The legal framework governing the establishment of branch offices in Thailand is primarily based on the Foreign Business Act (FBA) of 1999. Under the FBA, foreign companies are classified into three categories, each with varying degrees of restrictions on the types of business activities they can engage in:

  1. List 1 (Prohibited Activities): Certain business activities are entirely prohibited for foreign entities, including branch offices. These activities are considered critical to national security and culture, such as media, agriculture, and land trading.
  2. List 2 (Restricted Activities): Foreign entities may engage in activities under List 2 only if they obtain permission from the Ministry of Commerce and meet additional requirements, such as having a minimum level of Thai ownership or receiving approval from the Thai Cabinet.
  3. List 3 (Restricted Activities Requiring Permission): Activities under List 3 are generally open to foreign entities, including branch offices, but they must obtain a Foreign Business License (FBL) from the Ministry of Commerce.
Application for a Foreign Business License:
  • Application Process: To engage in restricted activities, a branch office must apply for a Foreign Business License. The application requires detailed information about the parent company, the scope of activities, the planned operations in Thailand, and evidence of financial stability.
  • Approval Time: The approval process for an FBL can take several months, depending on the complexity of the application and the specific activities involved.

Steps to Establish a Branch Office in Thailand

Setting up a branch office in Thailand involves several key steps, each requiring careful attention to detail and compliance with legal requirements.
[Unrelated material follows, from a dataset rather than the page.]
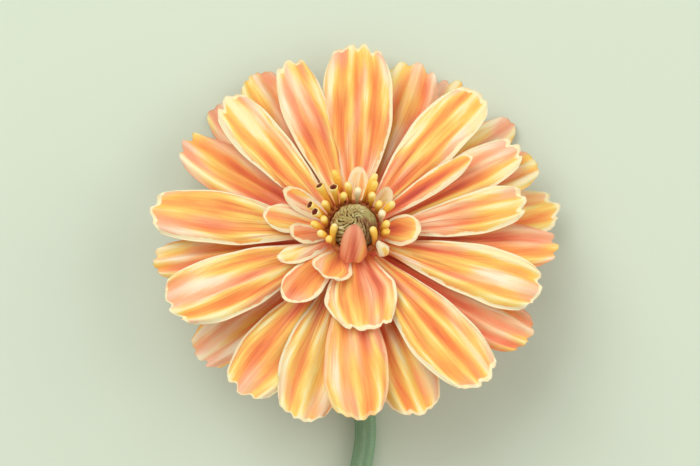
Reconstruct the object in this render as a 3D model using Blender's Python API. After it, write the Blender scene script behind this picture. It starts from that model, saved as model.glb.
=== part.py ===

  1. Preparation and Initial Planning:
    • Define Business Objectives: Clearly outline the business activities the branch office will engage in, ensuring they align with the objectives permitted under Thai law.
    • Assess Financial Requirements: The parent company must demonstrate financial stability, including the ability to support the branch office’s operations in Thailand. This may involve providing financial statements and proof of capital adequacy.
    • Legal Consultation: Engaging a local law firm or consulting firm with expertise in Thai business law is advisable to navigate the legal complexities and ensure compliance with all regulatory requirements.
  2. Application for Registration:
    • Register the Branch Office: The first step in establishing a branch office is registering it with the Department of Business Development (DBD) under the Ministry of Commerce. The registration application must include details about the parent company, the branch office’s intended activities, and the designated representative in Thailand.
    • Appoint a Branch Manager: The parent company must appoint a Branch Manager who will act as the legal representative of the branch office in Thailand. The Branch Manager must be authorized to make decisions and sign contracts on behalf of the branch office.
    • Obtain a Foreign Business License: If the branch office intends to engage in activities under List 2 or List 3 of the FBA, it must apply for and obtain a Foreign Business License before commencing operations.
  3. Compliance with Additional Requirements:
    • Corporate Income Tax Registration: The branch office must register for corporate income tax with the Revenue Department of Thailand and obtain a tax identification number. The branch is required to file annual tax returns and comply with local tax regulations.
    • Value Added Tax (VAT) Registration: If the branch office’s annual income exceeds the VAT threshold, it must register for VAT and comply with VAT filing requirements.
    • Social Security Fund Registration: The branch office must register its employees with the Social Security Office and contribute to the Social Security Fund.
  4. Operational Setup:
    • Office Space: The branch office must establish a physical presence in Thailand, including securing office space and complying with local zoning laws.
    • Bank Account: The branch office must open a corporate bank account in Thailand to facilitate financial transactions and comply with local banking regulations.

Taxation and Financial Reporting

A branch office in Thailand is subject to local taxation and must comply with financial reporting requirements. Understanding these obligations is crucial for maintaining compliance and avoiding penalties.

  1. Corporate Income Tax:
    • Tax Rate: The branch office is subject to a corporate income tax rate of 20% on its net profits earned within Thailand. The branch office must file annual tax returns and pay taxes on a quarterly basis.
    • Withholding Tax: The branch office may also be subject to withholding tax on certain types of payments, such as dividends, interest, and royalties.
  2. Value Added Tax (VAT):
    • VAT Rate: The standard VAT rate in Thailand is 7%. The branch office must charge VAT on the sale of goods and services within Thailand and remit the collected VAT to the Revenue Department.
    • VAT Filing: VAT returns must be filed on a monthly basis, and the branch office must maintain accurate records of all VAT transactions.
  3. Financial Reporting:
    • Annual Financial Statements: The branch office must prepare and submit annual financial statements in accordance with Thai accounting standards. These statements must be audited by a certified public accountant in Thailand.
    • Transfer Pricing Compliance: If the branch office engages in transactions with related parties, it must comply with Thailand’s transfer pricing regulations and maintain proper documentation to justify the pricing of inter-company transactions.

Challenges and Considerations

Establishing a branch office in Thailand can present several challenges, particularly for foreign businesses unfamiliar with local regulations and business practices. Key considerations include:

  1. Regulatory Compliance:
    • Navigating the regulatory landscape in Thailand can be complex, particularly for businesses engaging in restricted activities. Compliance with the Foreign Business Act, tax regulations, and other legal requirements is essential to avoid penalties and ensure smooth operations.
  2. Cultural and Language Barriers:
    • Understanding and adapting to Thai business culture is crucial for success. Language barriers can also pose challenges, particularly in legal and regulatory matters. Engaging local legal and business advisors can help bridge these gaps.
  3. Economic and Political Environment:
    • Thailand’s economic and political environment can impact business operations, particularly for foreign entities. It is important to stay informed about changes in laws, regulations, and government policies that may affect the branch office’s activities.

Conclusion

Setting up a branch office in Thailand offers foreign businesses a valuable opportunity to expand their presence in Southeast Asia. However, the process requires careful planning, thorough understanding of legal requirements, and adherence to local regulations. By following the steps outlined in this guide and seeking expert legal and business advice, foreign companies can successfully establish and operate a branch office in Thailand, leveraging the country’s strategic location and growing economy to achieve their business objectives.